RECORDED INFORMATION:
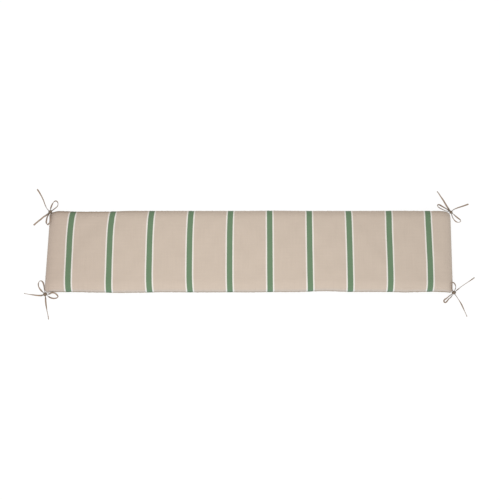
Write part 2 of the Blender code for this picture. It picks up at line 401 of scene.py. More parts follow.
@dataclass(frozen=True)
class Weave:
    """A plain weave: warp along V and weft along U, in metres on the cloth."""

    pitch: float = 0.0011
    depth: float = 0.00016
    slub: float = 0.10
    yarns_in_slub: float = 2.5
    slub_scale: float = 9.0

    def lay(self, plan: NodePlan, place: Socket, u: Socket, v: Socket) -> tuple[Socket, Socket]:
        """Adds the weave's relief, and the slight change of tone from yarn to yarn.

        The relief is the product of a sine along U and a sine along V, so that yarns pass over and
        under each other by turns.

        Args:
            plan: The material.
            place: The cloth's UV, in metres.
            u: Its U.
            v: Its V.

        Returns:
            The relief's height and the yarns' tone, which is 1 on average.
        """
        turns = math.pi / self.pitch
        across = plan.maths("SINE", plan.maths("MULTIPLY", u, turns))
        along = plan.maths("SINE", plan.maths("MULTIPLY", v, turns))
        cross = plan.maths("MULTIPLY_ADD", plan.maths("MULTIPLY", across, along), 0.5, 0.5)
        yarns = 1 / (self.yarns_in_slub * self.pitch)
        warp = plan.noise(place, (yarns, self.slub_scale, 1.0), 2.0)
        weft = plan.noise(place, (self.slub_scale, yarns, 1.0), 2.0)
        both = plan.maths("ADD", warp, weft)
        tone = plan.maths("MULTIPLY_ADD", both, self.slub, 1.0 - self.slub)
        return cross, tone


@dataclass(frozen=True)
class StripedCloth:
    """The panels' cloth: a taupe ground with narrow green stripes edged in off-white."""

    ground: Colour = (0.476, 0.393, 0.320)
    stripe: Colour = (0.119, 0.190, 0.107)
    edging: Colour = (0.655, 0.610, 0.562)
    pitch: float = 0.1504
    first: float = 0.0755
    stripe_width: float = 0.0207
    edging_width: float = 0.0052
    soft_edge: float = 0.0005
    wander: float = 0.0006
    wander_scale: Colour = (40.0, 14.0, 1.0)
    fade_share: float = 0.05
    fade_scale: Colour = (5.0, 9.0, 1.0)
    roughness: float = 0.92
    # Painted light: a cooler, lighter tint on the front roll by the seam, where the front light falls.
    painted_front_light_tint: Colour = (0.98, 1.04, 1.12)
    # Painted shade: a darker, warmer tint on the back roll, strongest towards the two ends.
    painted_back_shade_tint: Colour = (0.52, 0.44, 0.33)
    # Painted shade: the cloth darkens a little towards the left end.
    painted_left_shade_tint: Colour = (0.94, 0.91, 0.91)
    # Painted shade: a dark, warm line in the seam's crease, wider on the underside and stronger near the
    # corners.
    painted_crease_shade_tint: Colour = (0.53, 0.46, 0.33)
    weave: Weave = field(default_factory=Weave)

    def material(self) -> bpy.types.Material:
        """Makes the cloth's material.

        Returns:
            A material that reads the cushion's own UV map and its four shares of painted light and shade.
        """
        plan = NodePlan("striped_cloth")
        place, u, v = plan.cloth_uv()
        wandering = plan.noise(place, self.wander_scale, 1.0)
        shifted = plan.maths("MULTIPLY_ADD", wandering, self.wander, -self.first - self.wander / 2)
        along = plan.maths("ADD", u, shifted)
        repeats = plan.maths("MULTIPLY_ADD", along, 1 / self.pitch, 0.5)
        off_centre = plan.maths("SUBTRACT", plan.maths("FRACT", repeats), 0.5)
        distance = plan.maths("MULTIPLY", plan.maths("ABSOLUTE", off_centre), self.pitch)
        half = self.stripe_width / 2
        in_stripe = plan.ramp(distance, half - self.soft_edge, half + self.soft_edge, 1.0, 0.0)
        outer = half + self.edging_width
        in_edging = plan.ramp(distance, outer - self.soft_edge, outer + self.soft_edge, 1.0, 0.0)
        colour = plan.mix(in_edging, self.ground, self.edging)
        colour = plan.mix(in_stripe, colour, self.stripe)
        height, tone = self.weave.lay(plan, place, u, v)
        faded = plan.noise(place, self.fade_scale, 3.0)
        fading = plan.maths("MULTIPLY_ADD", faded, self.fade_share, 1.0 - self.fade_share / 2)
        shade = plan.maths("MULTIPLY", tone, fading)
        colour = plan.toned(colour, shade)
        # Painted light and shade: the cool light on the front roll, the shade on the back roll and at the
        # left end, and the shade in the seam's crease.
        for name, tint in (("painted_front_light", self.painted_front_light_tint), ("painted_back_shade", self.painted_back_shade_tint),
                           ("painted_left_shade", self.painted_left_shade_tint), ("painted_crease_shade", self.painted_crease_shade_tint)):
            colour = plan.tinted(colour, name, tint)
        return plan.cloth(colour, self.roughness, height, self.weave.depth)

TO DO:
Produce the lines from the top of the listing through the "panels' cloth: a" line exactly as they appear, with no additional output.

COMPLETED EXERCISE:
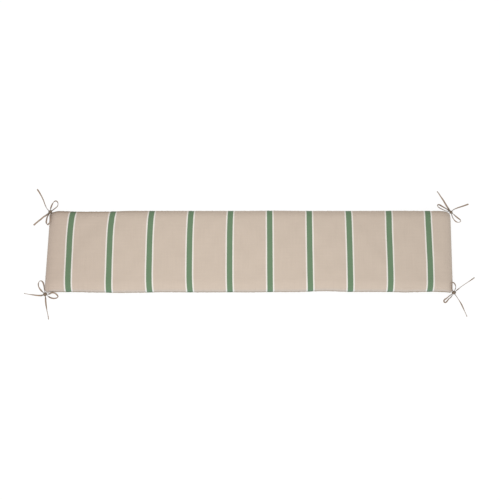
Write part 2 of the Blender code for this picture. It picks up at line 401 of scene.py. More parts follow.
@dataclass(frozen=True)
class Weave:
    """A plain weave: warp along V and weft along U, in metres on the cloth."""

    pitch: float = 0.0011
    depth: float = 0.00016
    slub: float = 0.10
    yarns_in_slub: float = 2.5
    slub_scale: float = 9.0

    def lay(self, plan: NodePlan, place: Socket, u: Socket, v: Socket) -> tuple[Socket, Socket]:
        """Adds the weave's relief, and the slight change of tone from yarn to yarn.

        The relief is the product of a sine along U and a sine along V, so that yarns pass over and
        under each other by turns.

        Args:
            plan: The material.
            place: The cloth's UV, in metres.
            u: Its U.
            v: Its V.

        Returns:
            The relief's height and the yarns' tone, which is 1 on average.
        """
        turns = math.pi / self.pitch
        across = plan.maths("SINE", plan.maths("MULTIPLY", u, turns))
        along = plan.maths("SINE", plan.maths("MULTIPLY", v, turns))
        cross = plan.maths("MULTIPLY_ADD", plan.maths("MULTIPLY", across, along), 0.5, 0.5)
        yarns = 1 / (self.yarns_in_slub * self.pitch)
        warp = plan.noise(place, (yarns, self.slub_scale, 1.0), 2.0)
        weft = plan.noise(place, (self.slub_scale, yarns, 1.0), 2.0)
        both = plan.maths("ADD", warp, weft)
        tone = plan.maths("MULTIPLY_ADD", both, self.slub, 1.0 - self.slub)
        return cross, tone


@dataclass(frozen=True)
class StripedCloth:
    """The panels' cloth: a taupe ground with narrow green stripes edged in off-white."""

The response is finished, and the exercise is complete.